Take one run at a time. When you are asked to do 3 minute runs, you will find the prospect scary. The next week when you run 5 minute intervals, you will be grateful when you "Only have to run 3 minutes on this interval". Your body adapts and can achieve what seems impossible.
The 20 minute run at the end of week 5 (in fact weeks 4-5 in general) can literally stop people from starting or continuing the program in pure dread. You can do it - it will take strong will - you will feel on top of the world once you have completed it.

How can I stay motivated?
  • If you are a people person, try to find a running buddy who can start the program with you. Maybe someone recommended this program to you? Get them to run with you and coach
  • If you are competitive, you will find a GPS watch and HRM invaluable for recording your progress.
  • Join up to dailymile, runkeeper or such like. Post your progress on facebook or blog your runs for encouragement.
  • Realise that when these 9 weeks are over you will be in vastly better physical condition
  • Set an an achievable goal such as "I want to run a 5k race by the end of the year" or "I want to lose 10lbs in 6 weeks".
  • Give yourself credit where it is due.

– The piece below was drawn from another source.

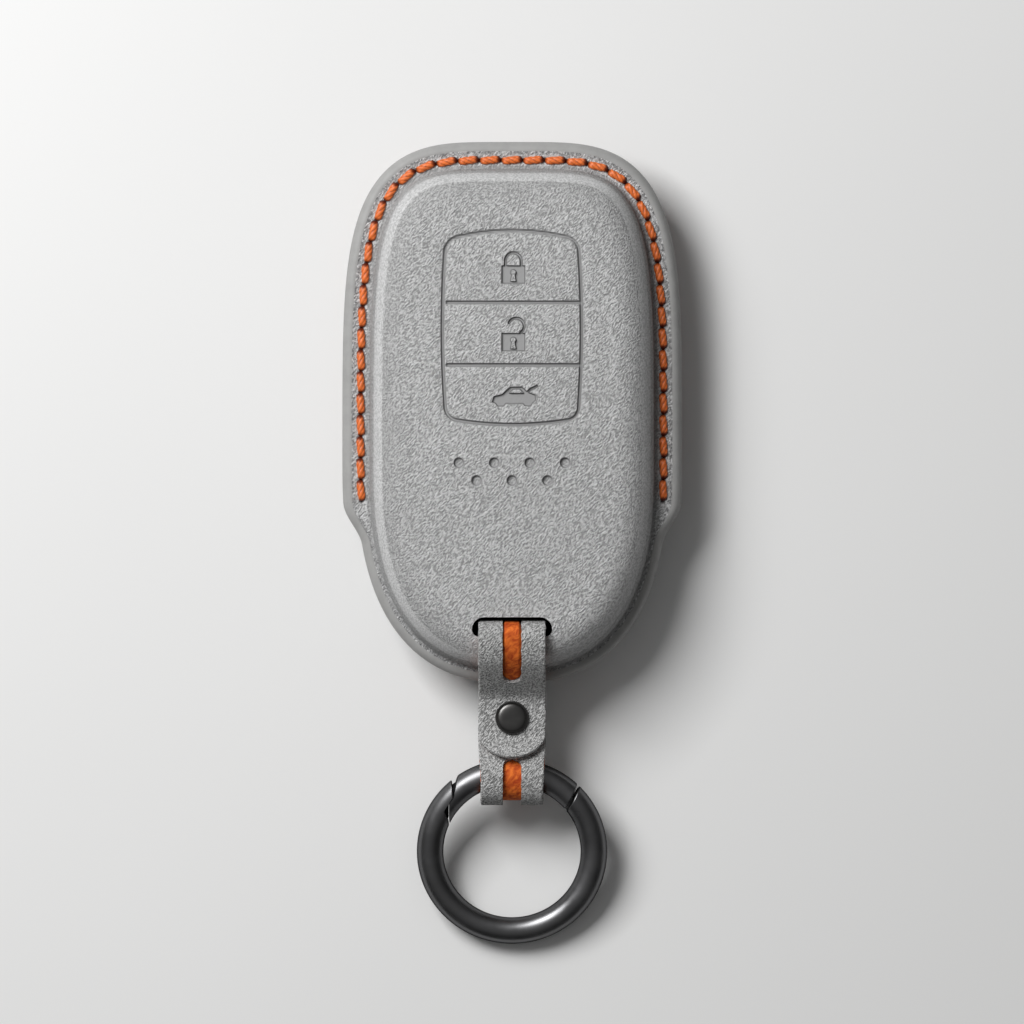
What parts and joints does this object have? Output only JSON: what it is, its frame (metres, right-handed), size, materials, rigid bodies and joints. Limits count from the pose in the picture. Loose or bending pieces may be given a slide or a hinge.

What other advice can you offer?
  • Don't run on an injury. Your body has to adapt to running so you will be sore. If you get pains, talk to a doctor. You should make sure that if you are in any doubt about your health prior to running, you get the all clear from a GP to begin.
  • Slow down. Pace is not important for C25k
  • Try to get outside. Other people don't care what you look like when you are running and anyway - you are not running for their benefit anyway!
  • Make sure you diet correctly. Your body needs fuel to facilitate burn. Keep well hydrated at all times.
  • Stretch after your run.
  • Set short, medium and long term targets. Write them down and track how you are doing.
  • Don't give up. If you cannot complete a week, repeat it. Try not to go BACK a week unless you've had a long term injury.

Remember that you can do it. Be brave.